Mary Beth Farber shares some of her favorite recipes.
Mary Beth Farber
2 C. all purpose flour
1 T. baking powder
1/4 t. salt
1/3 C. butter, cut up
1 C. whipping cream
Combine first four ingredients; cut in butter with a pastry blender until crumbly. Add whipping cream, stirring just until moistened.
Turn out onto a lightly floured surface; knead five or six times. Roll into 1/2” thickness; cut with a 2” round cutter, and place in lightly greased muffin pans or 2” apart on greased baking sheets.
Bake at 375 degrees for 15 minutes or until golden brown. Serve with preserves and whipped cream.
Yield: one dozen.
Note: You can also pat dough into 8” circle; cut into eight wedges and bake according to directions above.
Fresh strawberry pie
Mary Beth Farber
1-1/2 C. flour
1-1/2 T. sugar
1 t. salt
1/2 C. oil
2 T. milk
Pat in pie pan and bake 10 to 12 minutes at 400 degrees.
1 qt. strawberries
1/2 pkg. strawberry Jell-O
1 C. water
1 C. sugar, or less
1/4 t. salt
3 T. corn starch
2 T. light corn syrup
Cook sugar, corn starch, salt, water and syrup.

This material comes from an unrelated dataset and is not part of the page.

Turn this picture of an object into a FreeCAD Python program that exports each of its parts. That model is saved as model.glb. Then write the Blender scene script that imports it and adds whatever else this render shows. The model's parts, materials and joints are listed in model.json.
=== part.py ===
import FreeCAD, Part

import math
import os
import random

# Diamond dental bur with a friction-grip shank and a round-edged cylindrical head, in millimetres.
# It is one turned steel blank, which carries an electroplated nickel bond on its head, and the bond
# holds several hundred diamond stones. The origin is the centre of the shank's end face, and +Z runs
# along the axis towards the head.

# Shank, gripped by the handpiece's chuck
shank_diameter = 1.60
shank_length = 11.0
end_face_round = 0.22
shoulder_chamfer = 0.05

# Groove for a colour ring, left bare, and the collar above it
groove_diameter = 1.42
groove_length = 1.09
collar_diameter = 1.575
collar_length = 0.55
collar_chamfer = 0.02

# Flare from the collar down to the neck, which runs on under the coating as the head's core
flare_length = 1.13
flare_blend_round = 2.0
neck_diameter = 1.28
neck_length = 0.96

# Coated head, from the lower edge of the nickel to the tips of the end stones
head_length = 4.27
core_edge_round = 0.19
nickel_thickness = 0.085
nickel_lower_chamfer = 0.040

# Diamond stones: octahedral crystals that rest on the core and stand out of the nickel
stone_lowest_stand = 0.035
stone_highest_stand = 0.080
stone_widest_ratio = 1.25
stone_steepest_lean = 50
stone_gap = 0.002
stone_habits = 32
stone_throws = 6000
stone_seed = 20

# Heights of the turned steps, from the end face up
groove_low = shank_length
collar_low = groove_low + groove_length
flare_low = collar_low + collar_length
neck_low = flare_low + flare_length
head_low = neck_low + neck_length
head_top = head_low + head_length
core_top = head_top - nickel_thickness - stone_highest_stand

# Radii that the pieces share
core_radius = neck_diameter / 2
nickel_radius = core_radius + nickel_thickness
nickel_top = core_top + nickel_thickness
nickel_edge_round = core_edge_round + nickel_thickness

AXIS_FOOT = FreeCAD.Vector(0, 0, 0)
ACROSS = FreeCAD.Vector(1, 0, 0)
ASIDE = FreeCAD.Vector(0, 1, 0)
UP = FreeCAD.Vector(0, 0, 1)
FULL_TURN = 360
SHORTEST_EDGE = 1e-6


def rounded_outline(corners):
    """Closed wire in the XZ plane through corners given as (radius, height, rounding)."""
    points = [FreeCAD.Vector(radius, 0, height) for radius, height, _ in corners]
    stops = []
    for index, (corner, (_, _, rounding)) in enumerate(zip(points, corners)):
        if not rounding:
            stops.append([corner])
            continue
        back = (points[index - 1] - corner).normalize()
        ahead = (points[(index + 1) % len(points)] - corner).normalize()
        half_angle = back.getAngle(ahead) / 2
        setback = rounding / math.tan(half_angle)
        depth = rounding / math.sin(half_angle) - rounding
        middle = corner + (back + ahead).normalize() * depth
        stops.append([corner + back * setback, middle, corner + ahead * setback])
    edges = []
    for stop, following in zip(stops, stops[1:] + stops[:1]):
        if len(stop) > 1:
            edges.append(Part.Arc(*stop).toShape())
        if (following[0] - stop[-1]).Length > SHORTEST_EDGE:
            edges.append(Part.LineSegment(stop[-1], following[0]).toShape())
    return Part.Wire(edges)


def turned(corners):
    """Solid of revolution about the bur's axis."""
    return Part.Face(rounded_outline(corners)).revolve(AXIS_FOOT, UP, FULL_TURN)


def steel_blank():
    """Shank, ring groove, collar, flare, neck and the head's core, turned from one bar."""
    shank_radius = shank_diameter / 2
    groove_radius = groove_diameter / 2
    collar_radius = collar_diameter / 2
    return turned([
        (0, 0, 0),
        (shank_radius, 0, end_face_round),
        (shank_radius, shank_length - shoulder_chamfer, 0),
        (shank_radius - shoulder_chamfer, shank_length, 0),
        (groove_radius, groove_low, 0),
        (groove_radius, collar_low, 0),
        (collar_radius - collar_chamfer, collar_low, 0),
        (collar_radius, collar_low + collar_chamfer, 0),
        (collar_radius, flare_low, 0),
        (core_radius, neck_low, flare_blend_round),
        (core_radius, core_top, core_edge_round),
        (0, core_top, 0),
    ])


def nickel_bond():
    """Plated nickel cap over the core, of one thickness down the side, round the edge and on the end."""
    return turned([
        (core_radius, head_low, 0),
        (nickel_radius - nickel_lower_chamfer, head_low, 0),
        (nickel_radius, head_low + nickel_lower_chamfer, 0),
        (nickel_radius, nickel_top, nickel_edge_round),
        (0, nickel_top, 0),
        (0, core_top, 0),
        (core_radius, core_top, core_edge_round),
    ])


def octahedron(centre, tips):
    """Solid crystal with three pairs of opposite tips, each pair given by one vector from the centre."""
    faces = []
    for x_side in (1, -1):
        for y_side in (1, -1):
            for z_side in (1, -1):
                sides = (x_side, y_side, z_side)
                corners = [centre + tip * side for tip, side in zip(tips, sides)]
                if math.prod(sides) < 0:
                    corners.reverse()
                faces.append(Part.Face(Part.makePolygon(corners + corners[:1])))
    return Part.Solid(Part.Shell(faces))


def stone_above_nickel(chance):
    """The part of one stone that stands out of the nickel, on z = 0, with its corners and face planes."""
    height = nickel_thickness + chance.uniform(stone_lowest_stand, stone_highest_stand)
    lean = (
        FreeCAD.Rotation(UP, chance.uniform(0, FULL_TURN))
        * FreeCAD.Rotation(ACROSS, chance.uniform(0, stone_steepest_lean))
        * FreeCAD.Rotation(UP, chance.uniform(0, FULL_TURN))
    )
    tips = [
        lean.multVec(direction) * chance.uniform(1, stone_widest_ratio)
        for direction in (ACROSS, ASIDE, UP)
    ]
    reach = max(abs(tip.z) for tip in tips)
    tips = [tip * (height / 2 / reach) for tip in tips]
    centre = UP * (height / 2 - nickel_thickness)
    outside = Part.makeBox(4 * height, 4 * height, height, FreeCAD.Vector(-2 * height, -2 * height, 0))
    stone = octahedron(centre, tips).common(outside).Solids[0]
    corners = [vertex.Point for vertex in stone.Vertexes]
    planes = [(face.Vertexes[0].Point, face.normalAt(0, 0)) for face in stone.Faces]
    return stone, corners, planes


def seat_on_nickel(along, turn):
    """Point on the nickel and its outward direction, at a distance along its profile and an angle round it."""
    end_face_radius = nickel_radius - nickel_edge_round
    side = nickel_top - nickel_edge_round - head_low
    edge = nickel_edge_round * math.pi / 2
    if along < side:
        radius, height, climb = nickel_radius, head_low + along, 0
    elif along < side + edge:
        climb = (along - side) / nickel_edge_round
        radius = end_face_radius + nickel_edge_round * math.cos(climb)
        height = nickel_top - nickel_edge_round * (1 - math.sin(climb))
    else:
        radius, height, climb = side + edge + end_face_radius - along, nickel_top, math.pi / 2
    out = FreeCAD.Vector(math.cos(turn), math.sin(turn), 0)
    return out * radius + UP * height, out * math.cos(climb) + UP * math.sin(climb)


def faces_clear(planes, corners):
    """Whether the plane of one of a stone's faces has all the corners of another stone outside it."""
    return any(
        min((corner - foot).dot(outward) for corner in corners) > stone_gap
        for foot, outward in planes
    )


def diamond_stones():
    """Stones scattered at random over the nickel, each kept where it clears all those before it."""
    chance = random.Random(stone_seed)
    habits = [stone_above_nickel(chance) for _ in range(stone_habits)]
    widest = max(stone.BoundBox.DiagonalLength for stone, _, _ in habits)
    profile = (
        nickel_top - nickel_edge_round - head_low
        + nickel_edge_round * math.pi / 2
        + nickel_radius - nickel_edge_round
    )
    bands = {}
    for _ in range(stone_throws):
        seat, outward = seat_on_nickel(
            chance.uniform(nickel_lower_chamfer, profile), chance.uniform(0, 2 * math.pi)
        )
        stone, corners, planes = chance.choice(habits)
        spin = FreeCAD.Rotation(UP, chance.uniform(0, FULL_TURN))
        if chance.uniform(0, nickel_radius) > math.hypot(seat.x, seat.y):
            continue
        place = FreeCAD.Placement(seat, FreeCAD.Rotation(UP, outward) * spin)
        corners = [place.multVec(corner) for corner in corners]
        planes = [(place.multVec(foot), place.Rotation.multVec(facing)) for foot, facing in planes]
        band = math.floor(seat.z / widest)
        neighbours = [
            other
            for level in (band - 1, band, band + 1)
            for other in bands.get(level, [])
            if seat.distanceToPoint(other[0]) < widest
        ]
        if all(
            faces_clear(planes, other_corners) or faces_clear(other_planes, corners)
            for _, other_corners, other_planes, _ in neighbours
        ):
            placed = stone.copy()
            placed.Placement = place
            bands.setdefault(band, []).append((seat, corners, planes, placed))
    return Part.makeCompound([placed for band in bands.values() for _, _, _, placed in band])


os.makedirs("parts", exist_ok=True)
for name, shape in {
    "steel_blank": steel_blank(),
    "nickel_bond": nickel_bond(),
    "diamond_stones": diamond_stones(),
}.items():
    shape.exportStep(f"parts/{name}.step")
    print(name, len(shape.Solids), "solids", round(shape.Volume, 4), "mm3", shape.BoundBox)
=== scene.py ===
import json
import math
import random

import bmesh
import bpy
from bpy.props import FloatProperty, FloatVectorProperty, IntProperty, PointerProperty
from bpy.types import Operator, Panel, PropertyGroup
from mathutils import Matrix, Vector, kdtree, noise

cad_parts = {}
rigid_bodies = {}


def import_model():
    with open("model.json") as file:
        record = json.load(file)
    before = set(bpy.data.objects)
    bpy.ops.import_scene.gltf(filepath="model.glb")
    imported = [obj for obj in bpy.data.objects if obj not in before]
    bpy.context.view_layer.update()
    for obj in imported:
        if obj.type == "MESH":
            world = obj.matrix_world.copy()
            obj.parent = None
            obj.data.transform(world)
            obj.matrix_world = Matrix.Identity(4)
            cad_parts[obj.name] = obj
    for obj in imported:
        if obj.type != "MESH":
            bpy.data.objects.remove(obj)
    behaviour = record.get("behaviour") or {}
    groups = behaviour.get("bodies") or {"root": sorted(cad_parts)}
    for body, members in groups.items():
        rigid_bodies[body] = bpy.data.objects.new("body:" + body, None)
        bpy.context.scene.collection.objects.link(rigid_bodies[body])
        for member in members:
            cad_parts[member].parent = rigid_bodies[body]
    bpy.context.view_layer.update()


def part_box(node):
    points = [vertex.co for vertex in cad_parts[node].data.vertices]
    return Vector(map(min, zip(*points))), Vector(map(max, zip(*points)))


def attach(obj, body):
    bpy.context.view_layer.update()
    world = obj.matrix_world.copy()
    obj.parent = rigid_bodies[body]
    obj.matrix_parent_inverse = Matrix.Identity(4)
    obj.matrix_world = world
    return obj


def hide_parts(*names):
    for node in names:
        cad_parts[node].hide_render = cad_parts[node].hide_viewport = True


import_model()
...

Let boil until clear. Stir so it doesn’t get lumpy.
Remove from heat and add Jell-O. Cool.
Blend in fruit and pour into cooled crust and refrigerate.
Chocolate chip cookie
Mary Beth Farber
1 C. sugar
1 C. brown sugar
1 C. margarine, soft
1 C. oil
1 t. vanilla
1 t. baking soda
1 t. cream of tarter
1 t. salt
3-1/2 C. flour
1 C. Rice Krispies
1 C. oatmeal
1 C. coconut
12 oz. chocolate chips
1/2 C. nuts
Cream sugars, margarine, oil and egg.
Add vanilla, soda, cream of tarter and salt.
Add flour, oatmeal, Rice Krispies, coconut, chocolate chips and nuts.
Drop on greased cookie sheets.
Bake 12 minutes at 350 degrees.
Baked chicken breasts
Mary Beth Farber
4-6 children breasts (remove skin)
Swiss or Monterey Jack cheese
1 can cream of chicken soup
1/2 C. milk
1-2 C. Pepperidge Farm stuffing mix
1 stick butter
Arrange chicken in pan. Layer with slices of cheese.
Blend soup and milk and pour over chicken and cheese.
Sprinkle stuffing mix over top.
Melt butter and pour over top.
Bake at 325 degrees for 1-1/2 hours.